[Task requirements] Restate, exactly and only, the lines from the first through the line containing "EDGE_WALL_MOST = 0.65 * ROLL_RADIUS".

————————

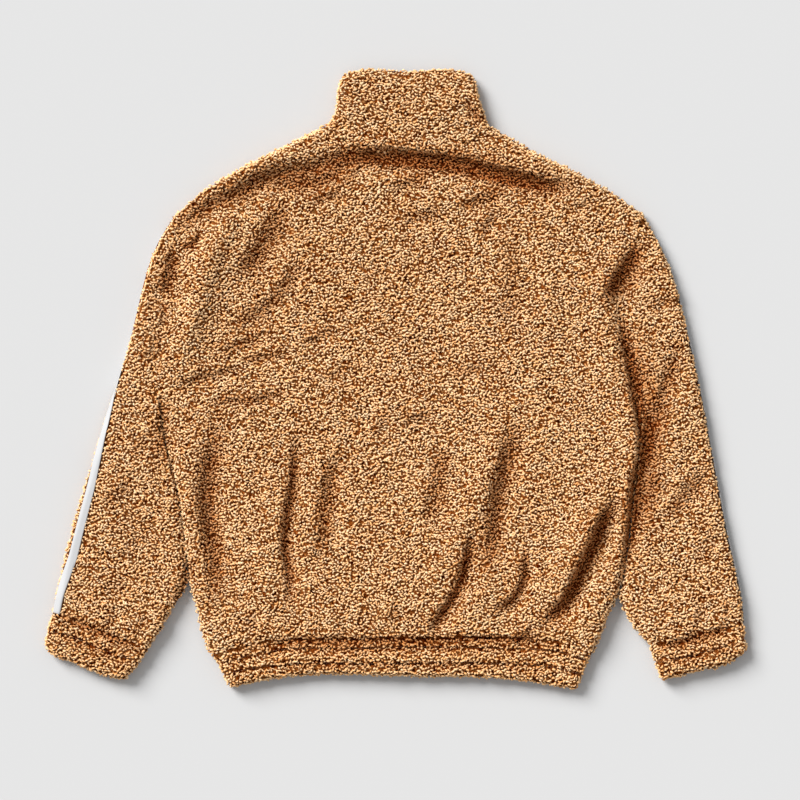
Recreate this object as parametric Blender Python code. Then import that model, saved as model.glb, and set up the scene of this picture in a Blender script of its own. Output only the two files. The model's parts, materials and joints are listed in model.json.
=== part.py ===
"""A zipped track jacket in looped fleece, laid flat on its front.

Lengths are in millimetres until an object is made, which is in metres. X runs across the
jacket, from the wearer's left to the right, Y runs from the hem to the collar, and Z is up
from the surface it lies on. The fronts lie on that surface and the back is on top.

Every cloth piece is a thin wall between an outer and an inner grid of points. In plan a
grid is spanned between four edges. Its height comes from the laid height of the jacket and
from the table of folds. Along a rolled edge, such as a side or a shoulder, the wall turns
down to the level where the upper layer meets the lower one.
"""

import math
from collections import namedtuple

import bpy
import numpy as np

MM = 0.001

# Cloth
WALL = 4.6  # looped fleece: 2 mm of knitted ground and 2.6 mm of loops
SEAM_GAP = 0.3
LAID_HEIGHT = 17.0  # two walls and the air between them
LEAST_AIR = 0.6
LEAST_HEIGHT = 2 * WALL + LEAST_AIR
ROLL_RADIUS = 8.4  # of a rolled edge, in plan
ROLL_ANGLES = (0, 45, 90)  # degrees, from the very edge to the flat
ROLLED = len(ROLL_ANGLES)
EDGE_WALL_MOST = 0.65 * ROLL_RADIUS

# Zip, centre front
ZIP_X = 11
SLOT_HALF = 6.0  # the fronts stop this far from the middle of the zip
TAPE_WIDTH = 11.2
TAPE_THICK = 0.6
CHAIN_WIDTH = 6.0
CHAIN_THICK = 1.6
CHAIN_MIDDLE = 3.7  # height of the chain's middle over the surface
SLIDER_LENGTH = 12
SLIDER_WIDTH = 8.6
SLIDER_PLATE = 0.6
SLIDER_CLEAR = 0.3
POST_LENGTH = 2.4
POST_WIDTH = 3.0
BRIDGE_WIDTH = 2.2
BRIDGE_LENGTH = 5.6
BRIDGE_BAR = 0.55
BRIDGE_BOTTOM = 0.15
PULL_THICK = 0.7
PULL_WIDTH = 7.0
PULL_LENGTH = 24
PULL_EYE_WIDTH = 3.2
PULL_EYE_LENGTH = 4.0
PULL_HINGE_HEIGHT = 1.35
EDGE_TO_SLIDER = 10  # from the collar's front edge down to the slider's middle
HEM_TO_CHAIN = 1.5

# Woven stripe, on the outer side of a sleeve
STRIPE_WIDTH = 11
STRIPE_THICK = 1.0
STRIPE_CLEAR = 0.9  # over the faces of the sleeve, whose rolled edge is cut flat between columns
STRIPE_COLUMNS = 6
STRIPE_STEPS = {"left": 3, "right": 1}  # between two rows of the sleeve: the left one crosses its edge
STRIPE_END_GAP = 0.08  # share of the sleeve's last step that stays bare at the cuff
STRIPE_LOWEST = -7.0  # it stays clear of the surface that the sleeve lies on

# How finely each grid is cut
NECK_COLUMNS = 14
SHOULDER_COLUMNS = 15
SIDE_ROWS = 20  # of the back, from the hem to the armpit
FRONT_SIDE_ROWS = 6
FRONT_SHOULDER_COLUMNS = 4
FRONT_NECK_COLUMNS = 2
SLEEVE_ROWS_BESIDE = 13  # while the sleeve lies against the body
SLEEVE_ROWS_FREE = 6  # from there to the cuff
ARMHOLE_SHARES = (0.12, 0.24, 0.36, 0.47, 0.57, 0.66, 0.74, 0.81, 0.87, 0.93)  # from the armpit up
ARMHOLE_SHARES_BELOW = (0.26, 0.51, 0.78)  # those of the lower layer

# Plan of the body. Each row is a level, and where the left and right edges lie there.
Level = namedtuple("Level", "y left right")
SIDE_LEVELS = (
    Level(-330, -219, 234),  # hem seam
    Level(-313, -229, 243),
    Level(-277, -237, 257),
    Level(-245, -247, 271),
    Level(-217, -250, 276),
    Level(-140, -260, 285),
    Level(-73, -276, 292),
    Level(-25, -285, 288.5),  # armpits
)
ARMHOLE_LEVELS = (
    SIDE_LEVELS[-1],
    Level(15, -287, 281),
    Level(60, -286, 272),
    Level(115, -281, 270),
    Level(163, -271, 284),
    Level(200, -261, 296),  # shoulder points
)
SHOULDER_LEFT = ((-261, 200), (-232, 226), (-191, 251), (-122, 287), (-86, 305))
SHOULDER_RIGHT = ((296, 200), (257, 227), (215, 251), (142, 287), (113, 306))
NECK_BACK = ((-86, 305), (-58, 287), (-25, 278), (15, 275), (58, 278), (88, 288), (113, 306))
NECK_FRONT_DEPTH = 29  # of the middle of its front below its ends
HEM_SEAM = (
    (-219, -330), (-174, -319), (-132, -311), (-20, -309), (75, -306), (172, -312), (234, -330),
)
HEM_EDGE = (
    (-200, -368), (-173, -361), (-132, -354), (30, -353.5), (125, -356), (169, -361), (218, -370),
)
COLLAR_EDGE = ((-66, 360), (-61, 367), (-51, 370), (15, 370.5), (82, 370), (91, 367), (96, 359))
COLLAR_LEFT = ((-86, 305), (-76, 312), (-71, 324), (-71, 342), (-66, 360))
COLLAR_RIGHT = ((113, 306), (108, 317), (103, 333), (98, 348), (96, 359))
COLLAR_FRONT_DROP = 7  # of the middle of the collar's front edge below its back edge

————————

[Reply]
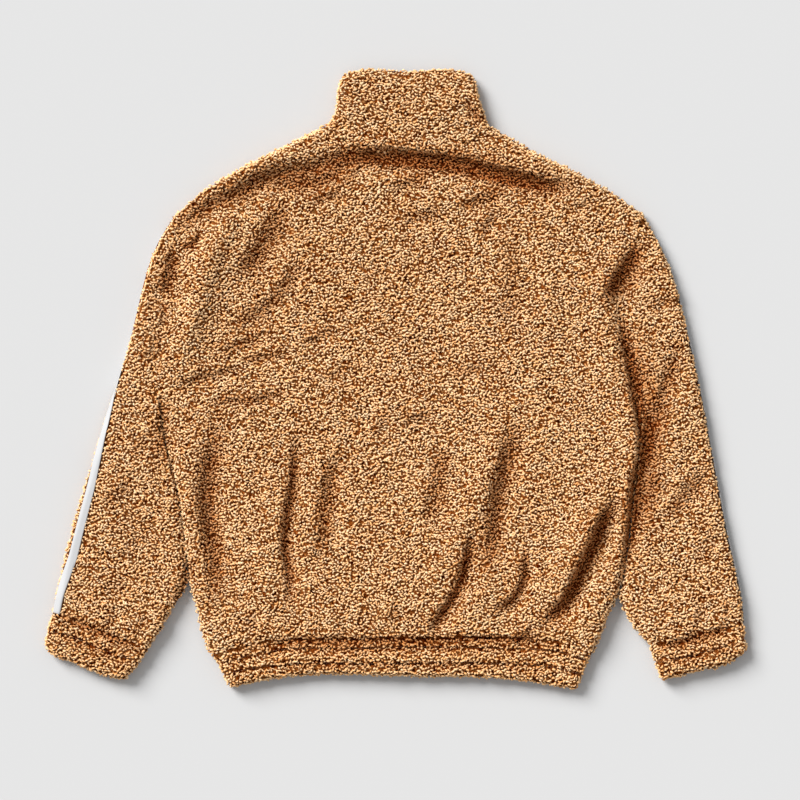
Recreate this object as parametric Blender Python code. Then import that model, saved as model.glb, and set up the scene of this picture in a Blender script of its own. Output only the two files. The model's parts, materials and joints are listed in model.json.
=== part.py ===
"""A zipped track jacket in looped fleece, laid flat on its front.

Lengths are in millimetres until an object is made, which is in metres. X runs across the
jacket, from the wearer's left to the right, Y runs from the hem to the collar, and Z is up
from the surface it lies on. The fronts lie on that surface and the back is on top.

Every cloth piece is a thin wall between an outer and an inner grid of points. In plan a
grid is spanned between four edges. Its height comes from the laid height of the jacket and
from the table of folds. Along a rolled edge, such as a side or a shoulder, the wall turns
down to the level where the upper layer meets the lower one.
"""

import math
from collections import namedtuple

import bpy
import numpy as np

MM = 0.001

# Cloth
WALL = 4.6  # looped fleece: 2 mm of knitted ground and 2.6 mm of loops
SEAM_GAP = 0.3
LAID_HEIGHT = 17.0  # two walls and the air between them
LEAST_AIR = 0.6
LEAST_HEIGHT = 2 * WALL + LEAST_AIR
ROLL_RADIUS = 8.4  # of a rolled edge, in plan
ROLL_ANGLES = (0, 45, 90)  # degrees, from the very edge to the flat
ROLLED = len(ROLL_ANGLES)
EDGE_WALL_MOST = 0.65 * ROLL_RADIUS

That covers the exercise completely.